• [INFORMATION PROVIDED]:
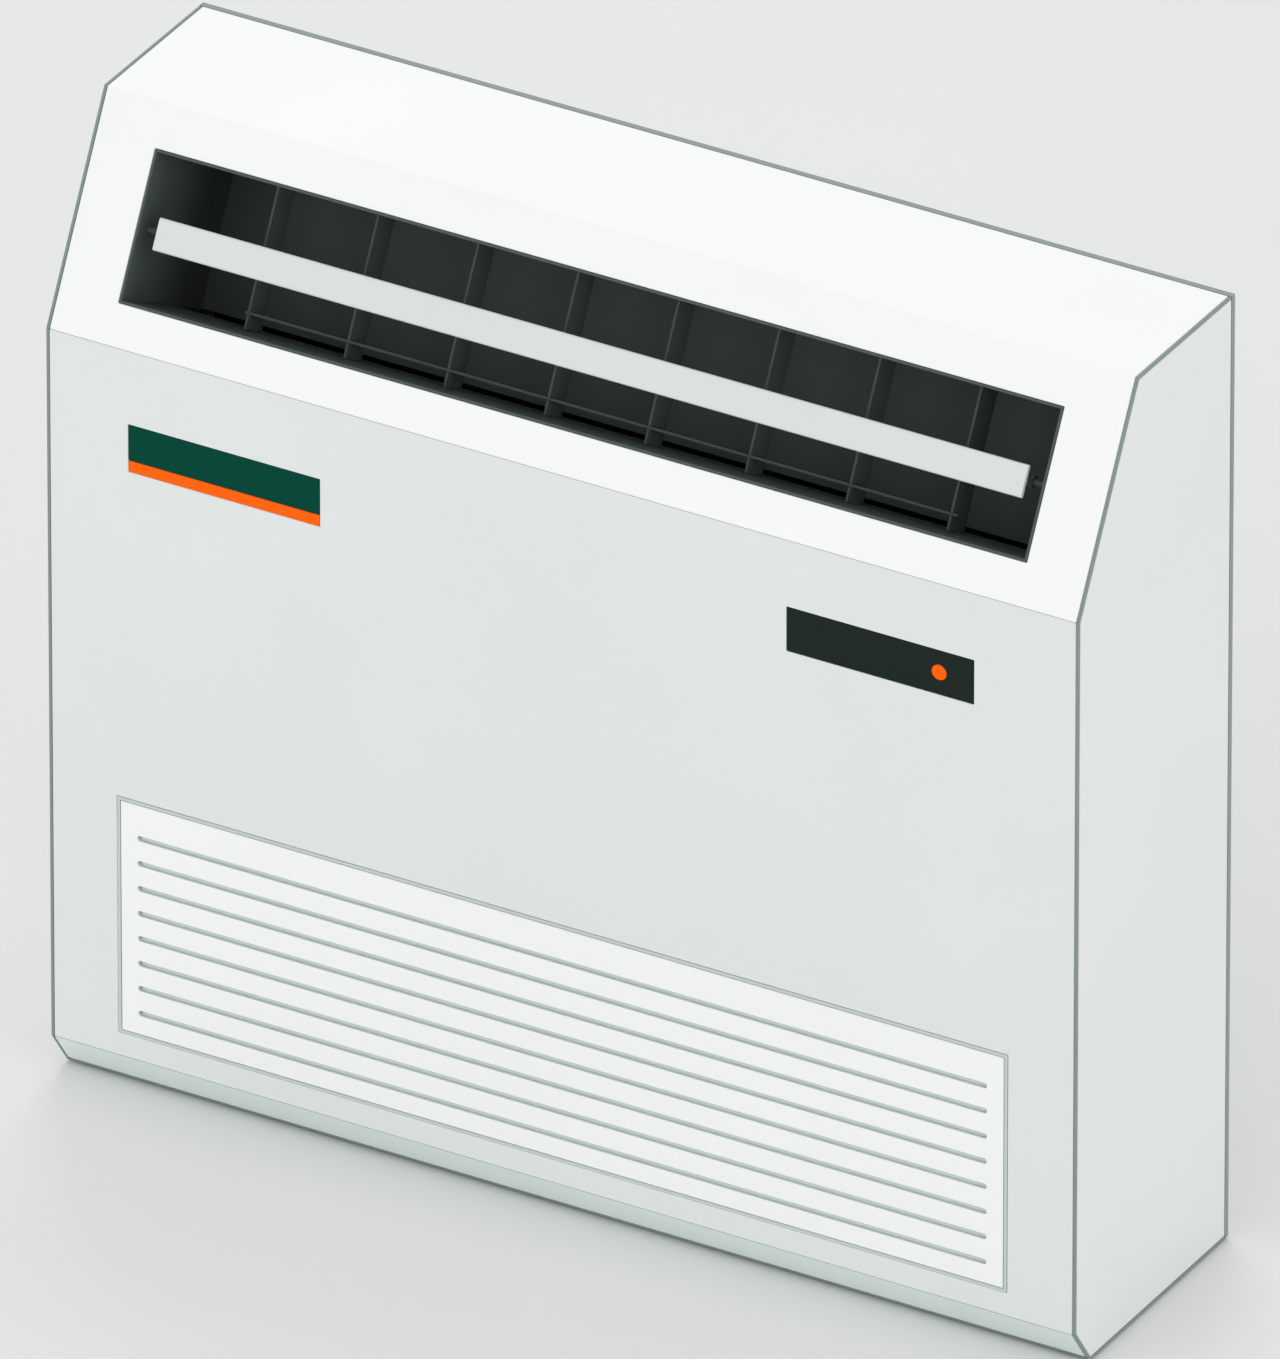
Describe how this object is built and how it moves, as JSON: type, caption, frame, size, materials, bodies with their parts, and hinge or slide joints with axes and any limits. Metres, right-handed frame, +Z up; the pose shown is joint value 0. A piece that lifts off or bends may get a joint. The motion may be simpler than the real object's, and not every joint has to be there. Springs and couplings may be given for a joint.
{
  "type": "floor console air conditioner",
  "caption": "Low floor console that draws room air through a hinged lower grille, cools it over a tilted coil and blows it out of a sloping upper outlet.",
  "frame": {"origin": "centre of the footprint, on the floor under the pads", "axes": "+X to the unit's right seen from its front, -Y out of the front, +Z up"},
  "size_m": [0.72, 0.189, 0.66],
  "materials": {
    "shell_white": "satin moulded plastic",
    "front_grey": "satin moulded plastic",
    "edge_grey": "matte",
    "kick_grey": "matte",
    "trim_grey": "satin",
    "sheet_grey": "painted sheet",
    "duct_dark": "matte",
    "flap_grey": "satin",
    "badge_green": "satin",
    "badge_orange": "satin",
    "window_dark": "gloss",
    "grille_white": "satin",
    "filter_grey": "fine net",
    "fan_plastic": "matte",
    "steel": "zinc plated",
    "aluminium": "bare",
    "copper": "bare copper tube",
    "brass": "bare",
    "board_green": "lacquered board",
    "rubber": "matte",
    "foam": "closed-cell foam"
  },
  "bodies": {
    "casing": {"rear_plate": "sheet_grey", "base_pan": "edge_grey", "foot_pad_front_left": "rubber", "foot_pad_front_right": "rubber", "foot_pad_back_left": "rubber", "foot_pad_back_right": "rubber", "kick_strip": "kick_grey", "front_panel": "front_grey", "top_cover": "shell_white", "side_cover_left": "front_grey", "side_cover_right": "front_grey", "edge_trim_left": "edge_grey", "edge_trim_right": "edge_grey", "grille_frame": "trim_grey", "filter_frame": "edge_grey", "badge_plate": "badge_green", "badge_stripe": "badge_orange", "display_window": "window_dark", "display_housing": "duct_dark", "display_board": "board_green", "outlet_duct": "duct_dark", "flap_motor": "steel", "fan_deck": "steel", "fan_scroll_left": "fan_plastic", "fan_scroll_right": "fan_plastic", "fan_motor": "steel", "motor_cradle": "steel", "coil_fins": "aluminium", "coil_tube": "copper", "coil_plate_left": "steel", "coil_plate_right": "steel", "drain_pan": "fan_plastic", "gas_union": "brass", "liquid_union": "brass", "rear_insulation": "foam", "front_insulation": "foam", "control_box": "steel", "control_lid": "steel", "control_board": "board_green", "terminal_block": "fan_plastic", "motor_capacitor": "aluminium", "motor_lead": "rubber", "cable_gland": "rubber"},
    "fan_rotor": {"fan_shaft": "steel", "fan_wheel_left": "fan_plastic", "fan_wheel_right": "fan_plastic"},
    "flap": {"outlet_flap": "flap_grey"},
    "grille": {"intake_grille": "grille_white"},
    "left_filter": {"filter_left": "filter_grey"},
    "right_filter": {"filter_right": "filter_grey"},
    "button": {"power_button": "badge_orange"},
    "link": {"vane_link": "duct_dark"},
    "vane_1": {"guide_vane_1": "duct_dark"},
    "vane_2": {"guide_vane_2": "duct_dark"},
    "vane_3": {"guide_vane_3": "duct_dark"},
    "vane_4": {"guide_vane_4": "duct_dark"},
    "vane_5": {"guide_vane_5": "duct_dark"},
    "vane_6": {"guide_vane_6": "duct_dark"},
    "vane_7": {"guide_vane_7": "duct_dark"},
    "vane_8": {"guide_vane_8": "duct_dark"}
  },
  "joints": [
    {"name": "fan_spin", "type": "hinge", "parent": "casing", "child": "fan_rotor", "pos_m": [0, 0.008, 0.108], "axis": [1, 0, 0], "continuous": true},
    {"name": "flap_swing", "type": "hinge", "parent": "casing", "child": "flap", "pos_m": [0, -0.04785, 0.58362], "axis": [1, 0, 0], "range_deg": [-45, 60]},
    {"name": "grille_open", "type": "hinge", "parent": "casing", "child": "grille", "pos_m": [0, -0.09325, 0.0498], "axis": [1, 0, 0], "range_deg": [0, 80]},
    {"name": "filter_left_lift", "type": "slide", "parent": "casing", "child": "left_filter", "axis": [0, 0, 1], "range_m": [0, 0.006]},
    {"name": "filter_right_lift", "type": "slide", "parent": "casing", "child": "right_filter", "axis": [0, 0, 1], "range_m": [0, 0.006]},
    {"name": "button_press", "type": "slide", "parent": "casing", "child": "button", "axis": [0, 1, 0], "range_m": [0, 0.0012], "stiffness_N_per_m": 600},
    {"name": "vane_1_swing", "type": "hinge", "parent": "casing", "child": "vane_1", "pos_m": [-0.245, -0.04043, 0.52899], "axis": [0, 0.4655, 0.8851], "range_deg": [-30, 30]},
    {"name": "vane_2_swing", "type": "hinge", "parent": "casing", "child": "vane_2", "pos_m": [-0.175, -0.04043, 0.52899], "axis": [0, 0.4655, 0.8851], "range_deg": [-30, 30]},
    {"name": "vane_3_swing", "type": "hinge", "parent": "casing", "child": "vane_3", "pos_m": [-0.105, -0.04043, 0.52899], "axis": [0, 0.4655, 0.8851], "range_deg": [-30, 30]},
    {"name": "vane_4_swing", "type": "hinge", "parent": "casing", "child": "vane_4", "pos_m": [-0.035, -0.04043, 0.52899], "axis": [0, 0.4655, 0.8851], "range_deg": [-30, 30]},
    {"name": "vane_5_swing", "type": "hinge", "parent": "casing", "child": "vane_5", "pos_m": [0.035, -0.04043, 0.52899], "axis": [0, 0.4655, 0.8851], "range_deg": [-30, 30]},
    {"name": "vane_6_swing", "type": "hinge", "parent": "casing", "child": "vane_6", "pos_m": [0.105, -0.04043, 0.52899], "axis": [0, 0.4655, 0.8851], "range_deg": [-30, 30]},
    {"name": "vane_7_swing", "type": "hinge", "parent": "casing", "child": "vane_7", "pos_m": [0.175, -0.04043, 0.52899], "axis": [0, 0.4655, 0.8851], "range_deg": [-30, 30]},
    {"name": "vane_8_swing", "type": "hinge", "parent": "casing", "child": "vane_8", "pos_m": [0.245, -0.04043, 0.52899], "axis": [0, 0.4655, 0.8851], "range_deg": [-30, 30]},
    {"name": "link_slide", "type": "slide", "parent": "casing", "child": "link", "axis": [1, 0, 0], "range_m": [-0.00508, 0.00508]}
  ],
  "couplings": [
    {"joint": "vane_1_swing", "follows": "link_slide", "rad_per_m": 103.09},
    {"joint": "vane_2_swing", "follows": "link_slide", "rad_per_m": 103.09},
    {"joint": "vane_3_swing", "follows": "link_slide", "rad_per_m": 103.09},
    {"joint": "vane_4_swing", "follows": "link_slide", "rad_per_m": 103.09},
    {"joint": "vane_5_swing", "follows": "link_slide", "rad_per_m": 103.09},
    {"joint": "vane_6_swing", "follows": "link_slide", "rad_per_m": 103.09},
    {"joint": "vane_7_swing", "follows": "link_slide", "rad_per_m": 103.09},
    {"joint": "vane_8_swing", "follows": "link_slide", "rad_per_m": 103.09}
  ]
}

• [WHAT YOU HAVE TO DO]: All the data must be duplicated exactly, with nothing added or removed.

• [RESULT]:
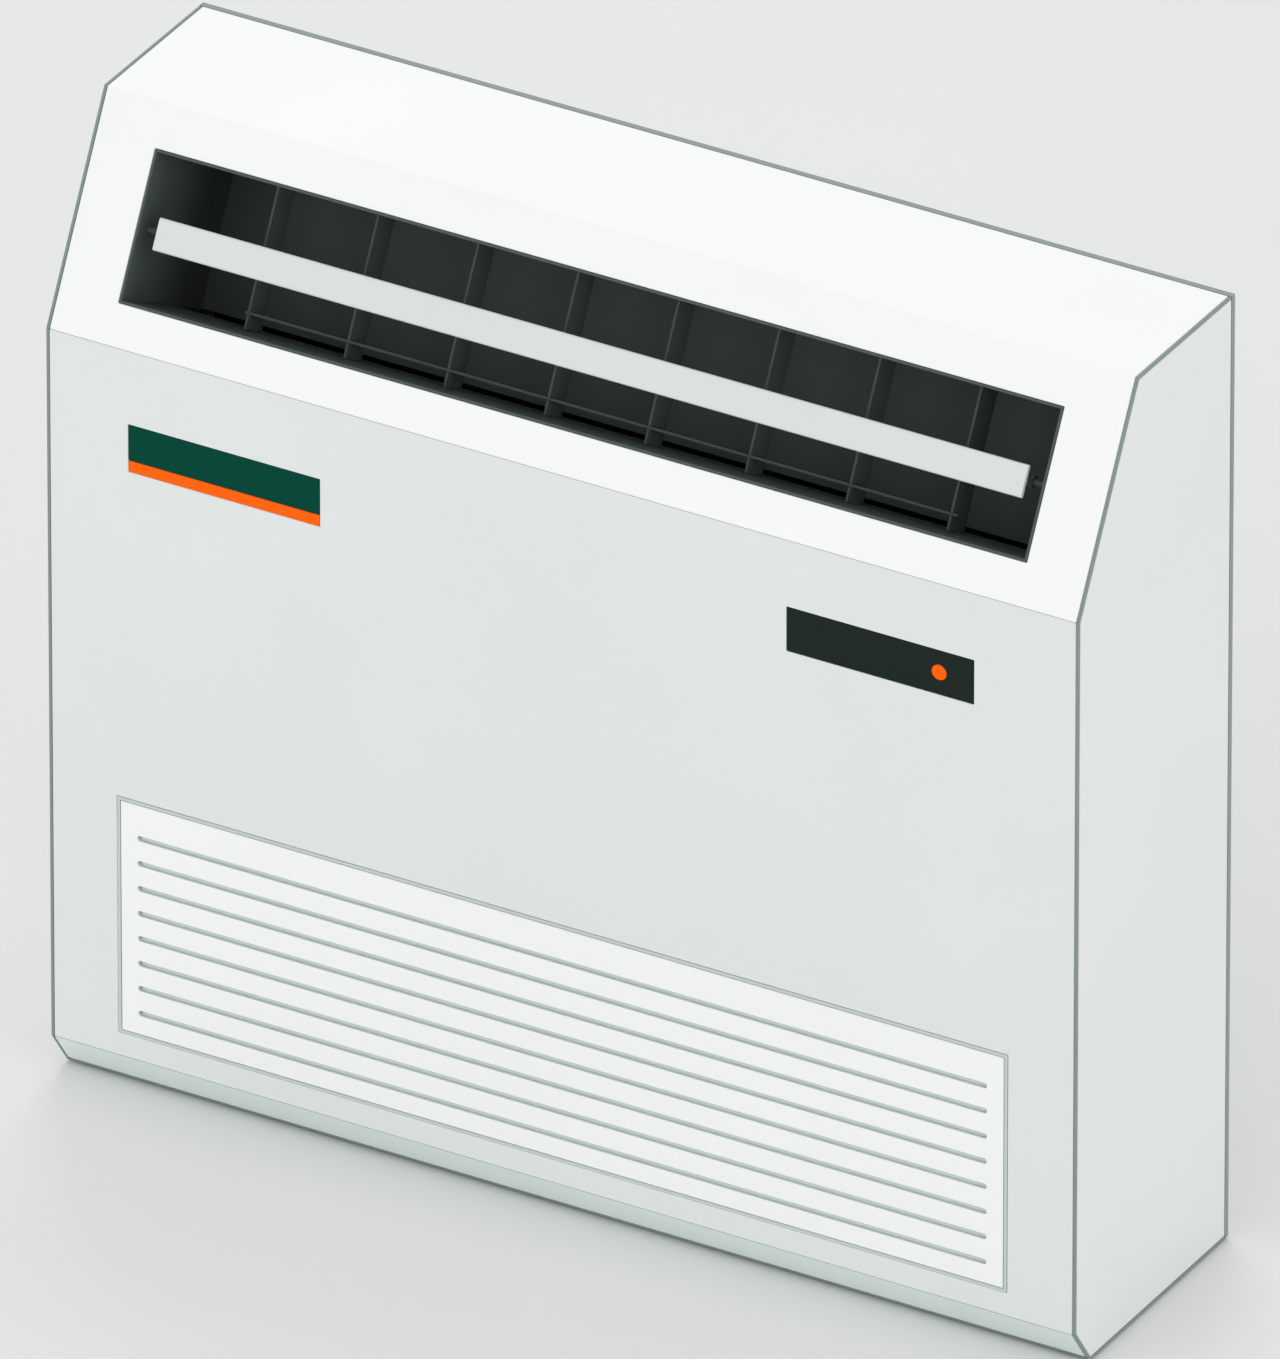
Describe how this object is built and how it moves, as JSON: type, caption, frame, size, materials, bodies with their parts, and hinge or slide joints with axes and any limits. Metres, right-handed frame, +Z up; the pose shown is joint value 0. A piece that lifts off or bends may get a joint. The motion may be simpler than the real object's, and not every joint has to be there. Springs and couplings may be given for a joint.
{
  "type": "floor console air conditioner",
  "caption": "Low floor console that draws room air through a hinged lower grille, cools it over a tilted coil and blows it out of a sloping upper outlet.",
  "frame": {"origin": "centre of the footprint, on the floor under the pads", "axes": "+X to the unit's right seen from its front, -Y out of the front, +Z up"},
  "size_m": [0.72, 0.189, 0.66],
  "materials": {
    "shell_white": "satin moulded plastic",
    "front_grey": "satin moulded plastic",
    "edge_grey": "matte",
    "kick_grey": "matte",
    "trim_grey": "satin",
    "sheet_grey": "painted sheet",
    "duct_dark": "matte",
    "flap_grey": "satin",
    "badge_green": "satin",
    "badge_orange": "satin",
    "window_dark": "gloss",
    "grille_white": "satin",
    "filter_grey": "fine net",
    "fan_plastic": "matte",
    "steel": "zinc plated",
    "aluminium": "bare",
    "copper": "bare copper tube",
    "brass": "bare",
    "board_green": "lacquered board",
    "rubber": "matte",
    "foam": "closed-cell foam"
  },
  "bodies": {
    "casing": {"rear_plate": "sheet_grey", "base_pan": "edge_grey", "foot_pad_front_left": "rubber", "foot_pad_front_right": "rubber", "foot_pad_back_left": "rubber", "foot_pad_back_right": "rubber", "kick_strip": "kick_grey", "front_panel": "front_grey", "top_cover": "shell_white", "side_cover_left": "front_grey", "side_cover_right": "front_grey", "edge_trim_left": "edge_grey", "edge_trim_right": "edge_grey", "grille_frame": "trim_grey", "filter_frame": "edge_grey", "badge_plate": "badge_green", "badge_stripe": "badge_orange", "display_window": "window_dark", "display_housing": "duct_dark", "display_board": "board_green", "outlet_duct": "duct_dark", "flap_motor": "steel", "fan_deck": "steel", "fan_scroll_left": "fan_plastic", "fan_scroll_right": "fan_plastic", "fan_motor": "steel", "motor_cradle": "steel", "coil_fins": "aluminium", "coil_tube": "copper", "coil_plate_left": "steel", "coil_plate_right": "steel", "drain_pan": "fan_plastic", "gas_union": "brass", "liquid_union": "brass", "rear_insulation": "foam", "front_insulation": "foam", "control_box": "steel", "control_lid": "steel", "control_board": "board_green", "terminal_block": "fan_plastic", "motor_capacitor": "aluminium", "motor_lead": "rubber", "cable_gland": "rubber"},
    "fan_rotor": {"fan_shaft": "steel", "fan_wheel_left": "fan_plastic", "fan_wheel_right": "fan_plastic"},
    "flap": {"outlet_flap": "flap_grey"},
    "grille": {"intake_grille": "grille_white"},
    "left_filter": {"filter_left": "filter_grey"},
    "right_filter": {"filter_right": "filter_grey"},
    "button": {"power_button": "badge_orange"},
    "link": {"vane_link": "duct_dark"},
    "vane_1": {"guide_vane_1": "duct_dark"},
    "vane_2": {"guide_vane_2": "duct_dark"},
    "vane_3": {"guide_vane_3": "duct_dark"},
    "vane_4": {"guide_vane_4": "duct_dark"},
    "vane_5": {"guide_vane_5": "duct_dark"},
    "vane_6": {"guide_vane_6": "duct_dark"},
    "vane_7": {"guide_vane_7": "duct_dark"},
    "vane_8": {"guide_vane_8": "duct_dark"}
  },
  "joints": [
    {"name": "fan_spin", "type": "hinge", "parent": "casing", "child": "fan_rotor", "pos_m": [0, 0.008, 0.108], "axis": [1, 0, 0], "continuous": true},
    {"name": "flap_swing", "type": "hinge", "parent": "casing", "child": "flap", "pos_m": [0, -0.04785, 0.58362], "axis": [1, 0, 0], "range_deg": [-45, 60]},
    {"name": "grille_open", "type": "hinge", "parent": "casing", "child": "grille", "pos_m": [0, -0.09325, 0.0498], "axis": [1, 0, 0], "range_deg": [0, 80]},
    {"name": "filter_left_lift", "type": "slide", "parent": "casing", "child": "left_filter", "axis": [0, 0, 1], "range_m": [0, 0.006]},
    {"name": "filter_right_lift", "type": "slide", "parent": "casing", "child": "right_filter", "axis": [0, 0, 1], "range_m": [0, 0.006]},
    {"name": "button_press", "type": "slide", "parent": "casing", "child": "button", "axis": [0, 1, 0], "range_m": [0, 0.0012], "stiffness_N_per_m": 600},
    {"name": "vane_1_swing", "type": "hinge", "parent": "casing", "child": "vane_1", "pos_m": [-0.245, -0.04043, 0.52899], "axis": [0, 0.4655, 0.8851], "range_deg": [-30, 30]},
    {"name": "vane_2_swing", "type": "hinge", "parent": "casing", "child": "vane_2", "pos_m": [-0.175, -0.04043, 0.52899], "axis": [0, 0.4655, 0.8851], "range_deg": [-30, 30]},
    {"name": "vane_3_swing", "type": "hinge", "parent": "casing", "child": "vane_3", "pos_m": [-0.105, -0.04043, 0.52899], "axis": [0, 0.4655, 0.8851], "range_deg": [-30, 30]},
    {"name": "vane_4_swing", "type": "hinge", "parent": "casing", "child": "vane_4", "pos_m": [-0.035, -0.04043, 0.52899], "axis": [0, 0.4655, 0.8851], "range_deg": [-30, 30]},
    {"name": "vane_5_swing", "type": "hinge", "parent": "casing", "child": "vane_5", "pos_m": [0.035, -0.04043, 0.52899], "axis": [0, 0.4655, 0.8851], "range_deg": [-30, 30]},
    {"name": "vane_6_swing", "type": "hinge", "parent": "casing", "child": "vane_6", "pos_m": [0.105, -0.04043, 0.52899], "axis": [0, 0.4655, 0.8851], "range_deg": [-30, 30]},
    {"name": "vane_7_swing", "type": "hinge", "parent": "casing", "child": "vane_7", "pos_m": [0.175, -0.04043, 0.52899], "axis": [0, 0.4655, 0.8851], "range_deg": [-30, 30]},
    {"name": "vane_8_swing", "type": "hinge", "parent": "casing", "child": "vane_8", "pos_m": [0.245, -0.04043, 0.52899], "axis": [0, 0.4655, 0.8851], "range_deg": [-30, 30]},
    {"name": "link_slide", "type": "slide", "parent": "casing", "child": "link", "axis": [1, 0, 0], "range_m": [-0.00508, 0.00508]}
  ],
  "couplings": [
    {"joint": "vane_1_swing", "follows": "link_slide", "rad_per_m": 103.09},
    {"joint": "vane_2_swing", "follows": "link_slide", "rad_per_m": 103.09},
    {"joint": "vane_3_swing", "follows": "link_slide", "rad_per_m": 103.09},
    {"joint": "vane_4_swing", "follows": "link_slide", "rad_per_m": 103.09},
    {"joint": "vane_5_swing", "follows": "link_slide", "rad_per_m": 103.09},
    {"joint": "vane_6_swing", "follows": "link_slide", "rad_per_m": 103.09},
    {"joint": "vane_7_swing", "follows": "link_slide", "rad_per_m": 103.09},
    {"joint": "vane_8_swing", "follows": "link_slide", "rad_per_m": 103.09}
  ]
}